▶ YOUR OBJECTIVE: The records that follow must be reproduced in full, exactly as written.

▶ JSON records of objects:
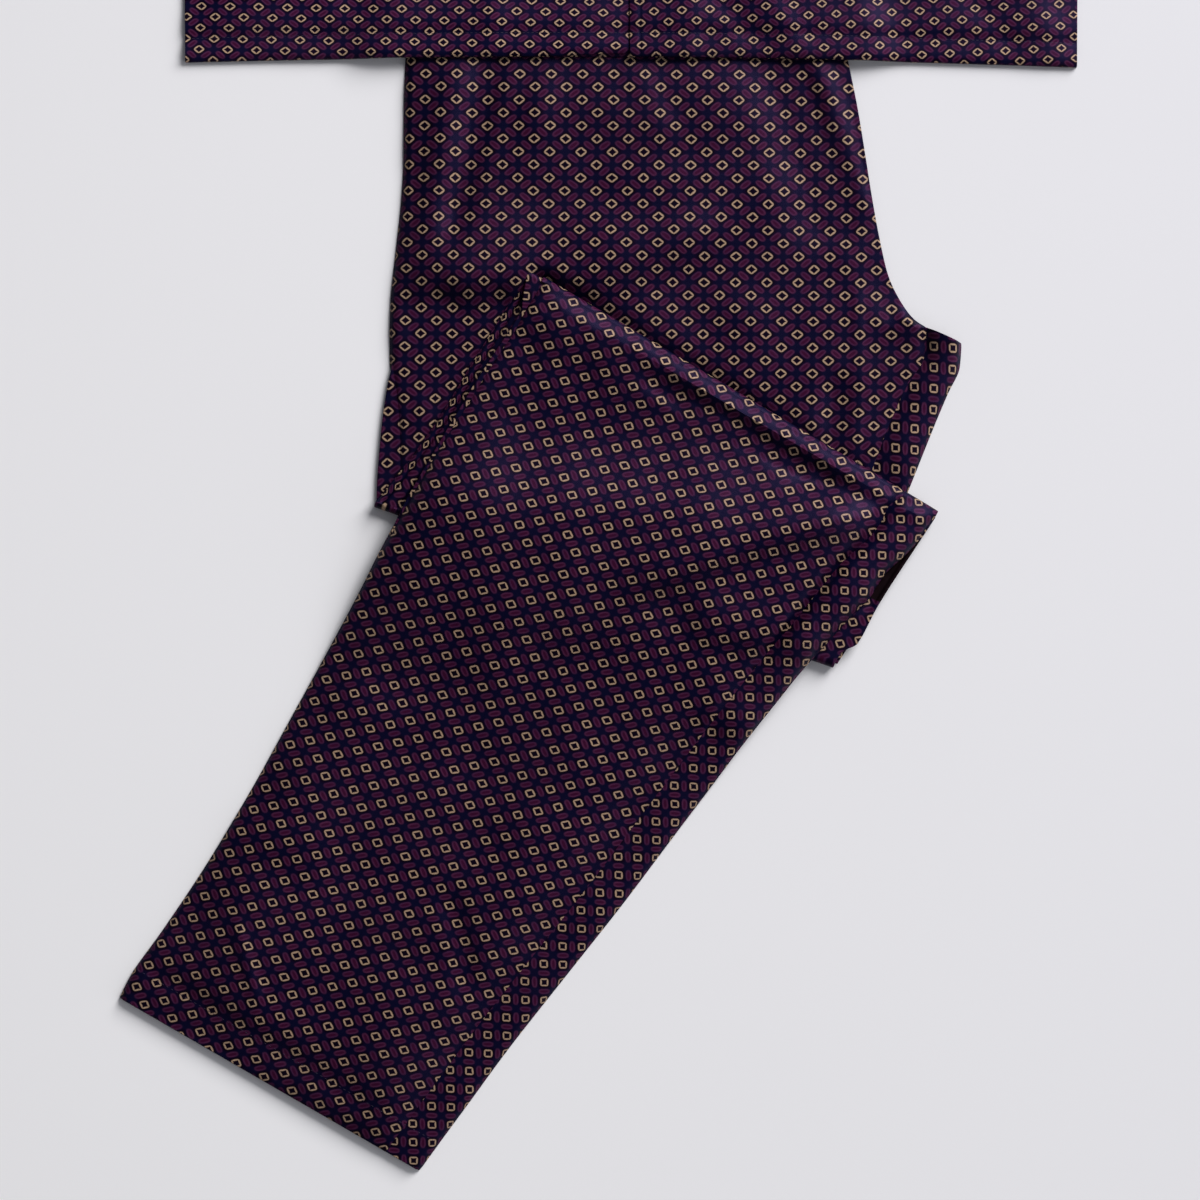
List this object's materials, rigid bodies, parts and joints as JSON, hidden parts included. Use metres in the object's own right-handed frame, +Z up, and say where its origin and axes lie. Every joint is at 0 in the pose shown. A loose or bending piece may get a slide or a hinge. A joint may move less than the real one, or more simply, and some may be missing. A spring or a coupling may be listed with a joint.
{
  "type": "pyjama set",
  "caption": "Button-through long-sleeved pyjama shirt laid flat over the waist of folded pyjama trousers in one printed cloth.",
  "frame": {"origin": "middle of the laid-out set's outline, on the surface it lies on", "axes": "+Z up from the surface, +Y towards the shirt's neck, +X towards the wearer's left side"},
  "size_m": [1.3332, 1.3648, 0.0213],
  "materials": {
    "trousers_cloth": "soft sheen, printed",
    "shirt_cloth": "soft sheen, printed",
    "button": "satin"
  },
  "bodies": {
    "root": {"trousers_hidden_layers": "trousers_cloth", "trousers_leg_panel": "trousers_cloth", "trousers_inseam_strip": "trousers_cloth", "trousers_waistband": "trousers_cloth", "shirt_back": "shirt_cloth", "shirt_right_front": "shirt_cloth", "shirt_left_front": "shirt_cloth", "shirt_left_sleeve": "shirt_cloth", "shirt_right_sleeve": "shirt_cloth", "shirt_button_1": "button", "shirt_button_2": "button", "shirt_button_3": "button", "shirt_button_4": "button", "shirt_button_5": "button"}
  },
  "joints": []
}
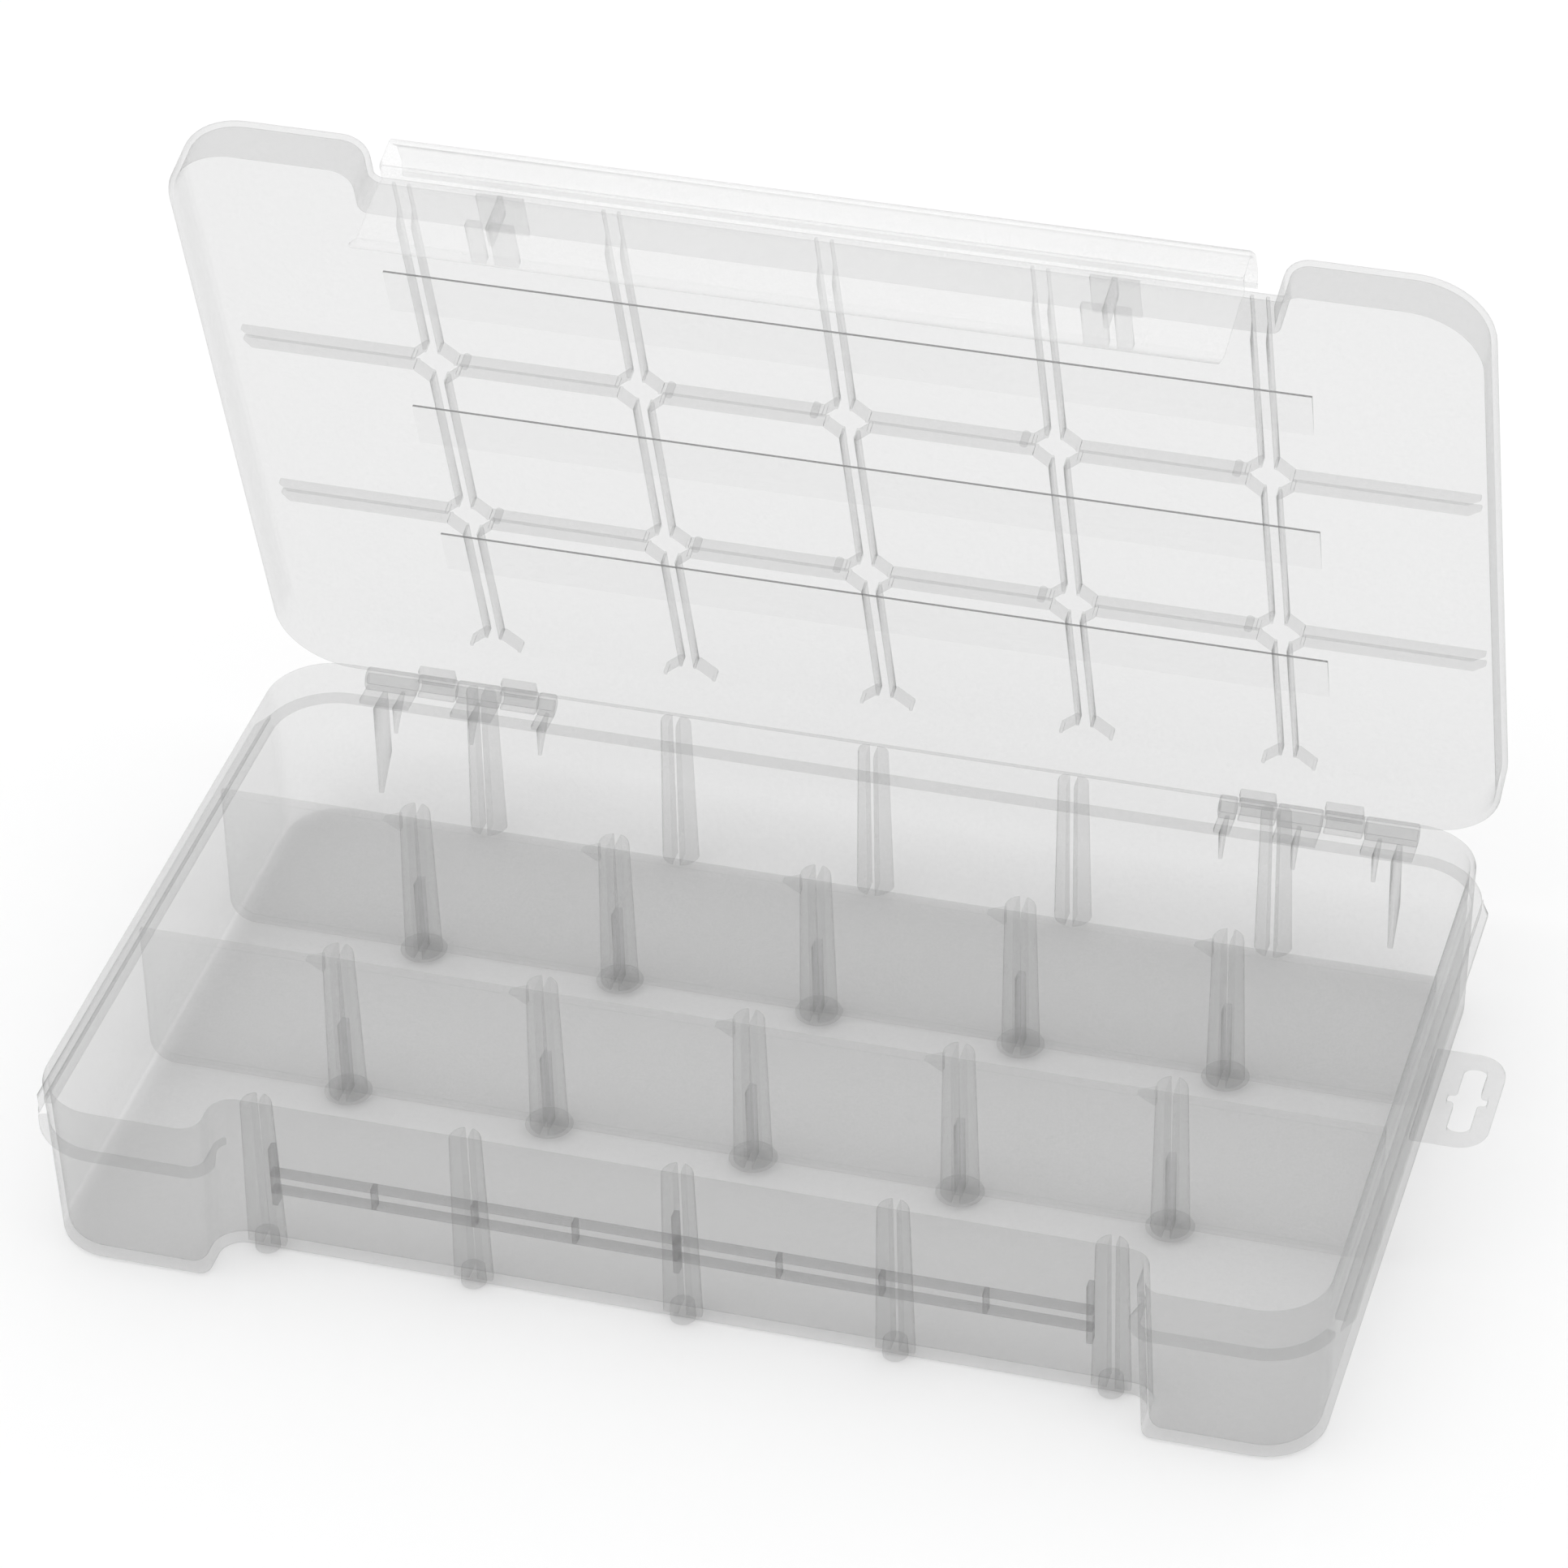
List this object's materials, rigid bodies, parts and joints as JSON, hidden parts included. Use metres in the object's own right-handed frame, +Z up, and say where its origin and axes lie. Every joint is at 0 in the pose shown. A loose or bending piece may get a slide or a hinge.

▶ TASK SOLUTION:
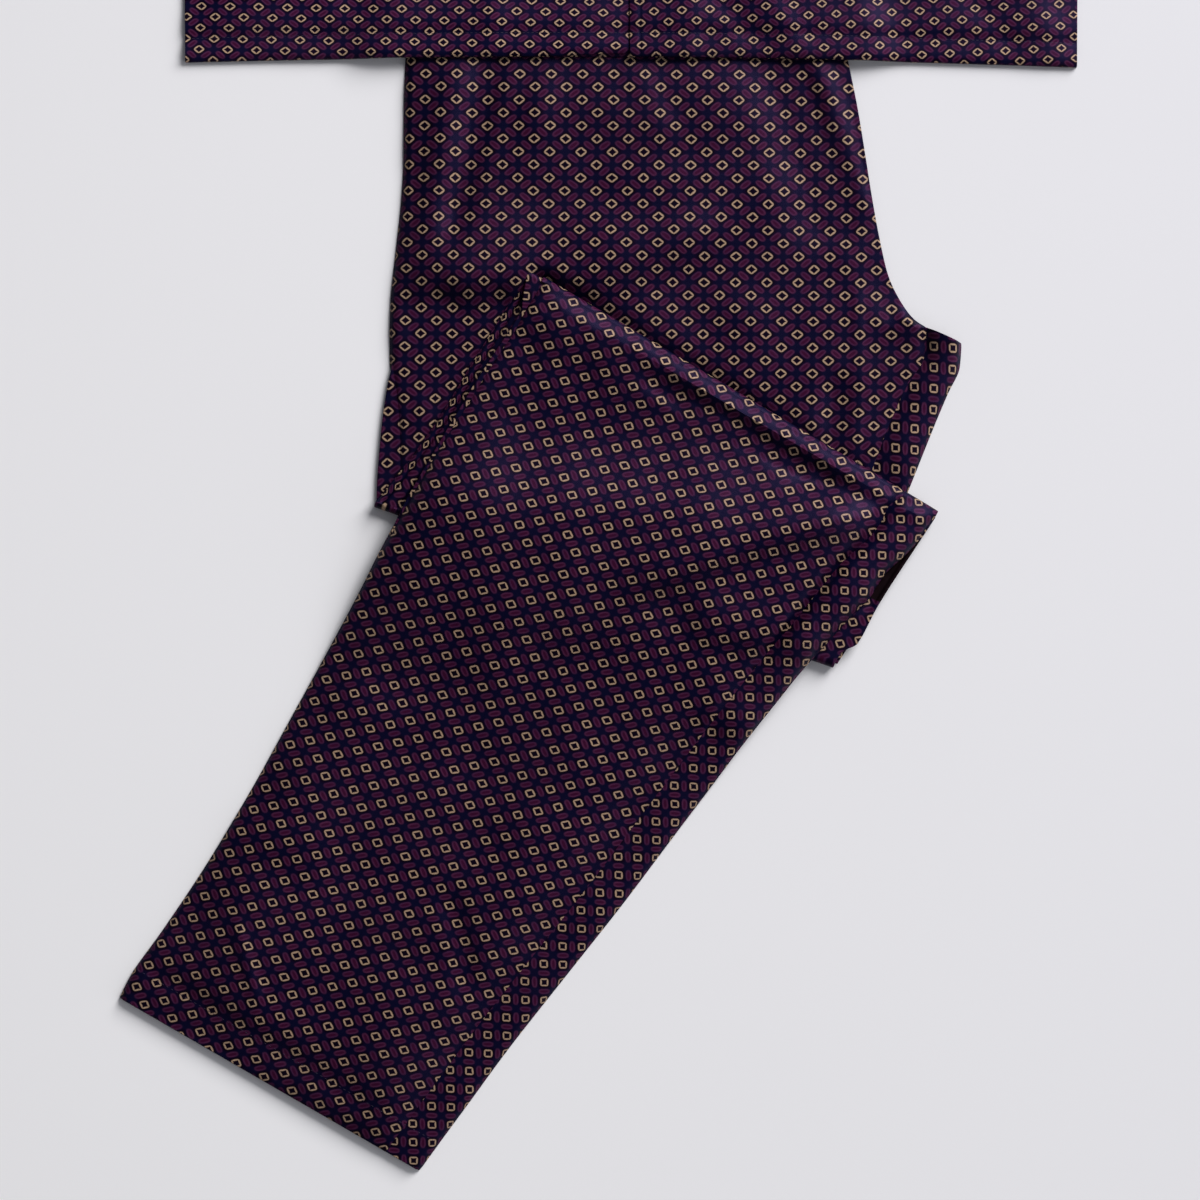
List this object's materials, rigid bodies, parts and joints as JSON, hidden parts included. Use metres in the object's own right-handed frame, +Z up, and say where its origin and axes lie. Every joint is at 0 in the pose shown. A loose or bending piece may get a slide or a hinge. A joint may move less than the real one, or more simply, and some may be missing. A spring or a coupling may be listed with a joint.
{
  "type": "pyjama set",
  "caption": "Button-through long-sleeved pyjama shirt laid flat over the waist of folded pyjama trousers in one printed cloth.",
  "frame": {"origin": "middle of the laid-out set's outline, on the surface it lies on", "axes": "+Z up from the surface, +Y towards the shirt's neck, +X towards the wearer's left side"},
  "size_m": [1.3332, 1.3648, 0.0213],
  "materials": {
    "trousers_cloth": "soft sheen, printed",
    "shirt_cloth": "soft sheen, printed",
    "button": "satin"
  },
  "bodies": {
    "root": {"trousers_hidden_layers": "trousers_cloth", "trousers_leg_panel": "trousers_cloth", "trousers_inseam_strip": "trousers_cloth", "trousers_waistband": "trousers_cloth", "shirt_back": "shirt_cloth", "shirt_right_front": "shirt_cloth", "shirt_left_front": "shirt_cloth", "shirt_left_sleeve": "shirt_cloth", "shirt_right_sleeve": "shirt_cloth", "shirt_button_1": "button", "shirt_button_2": "button", "shirt_button_3": "button", "shirt_button_4": "button", "shirt_button_5": "button"}
  },
  "joints": []
}
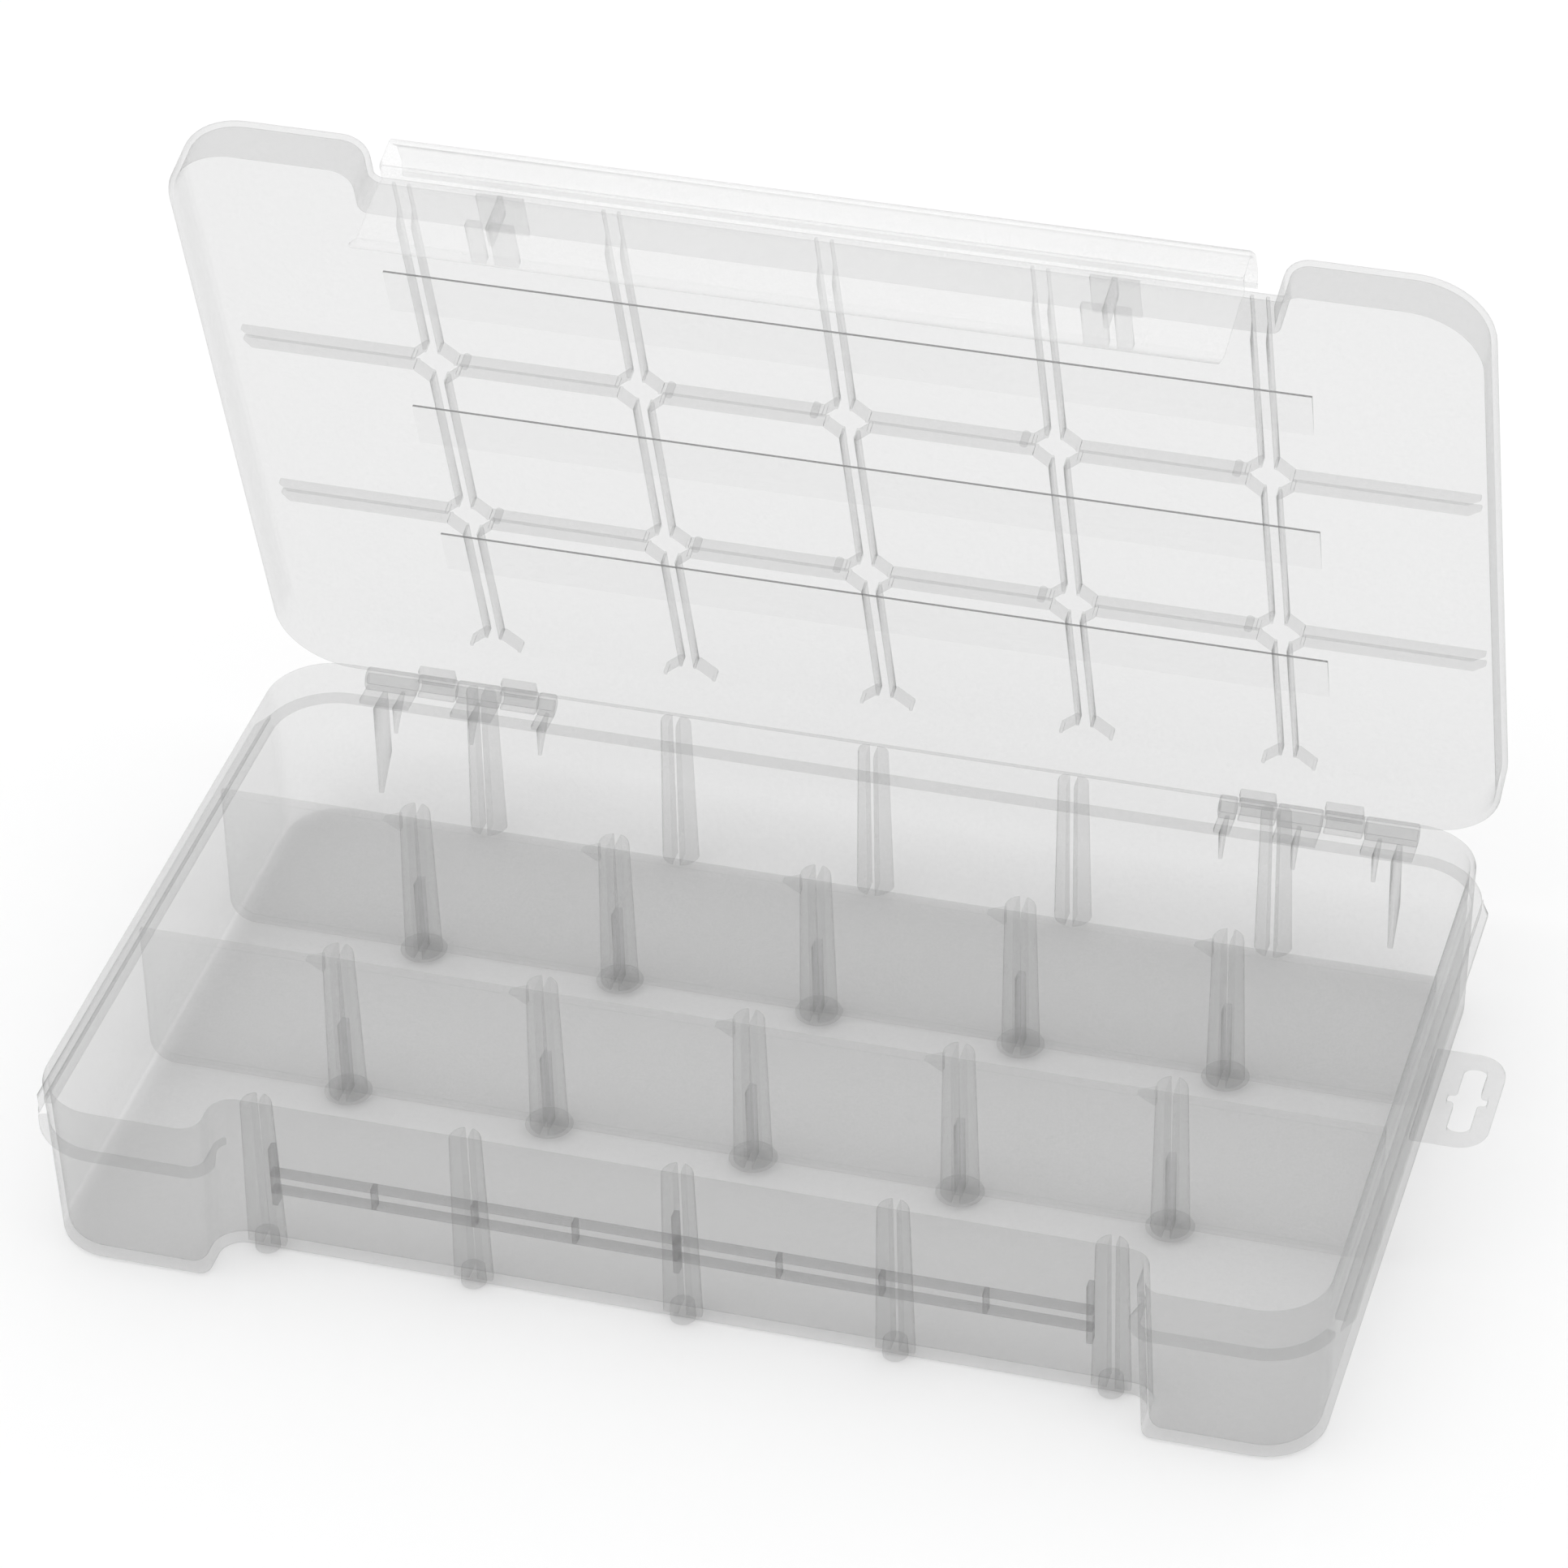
List this object's materials, rigid bodies, parts and joints as JSON, hidden parts included. Use metres in the object's own right-handed frame, +Z up, and say where its origin and axes lie. Every joint is at 0 in the pose shown. A loose or bending piece may get a slide or a hinge.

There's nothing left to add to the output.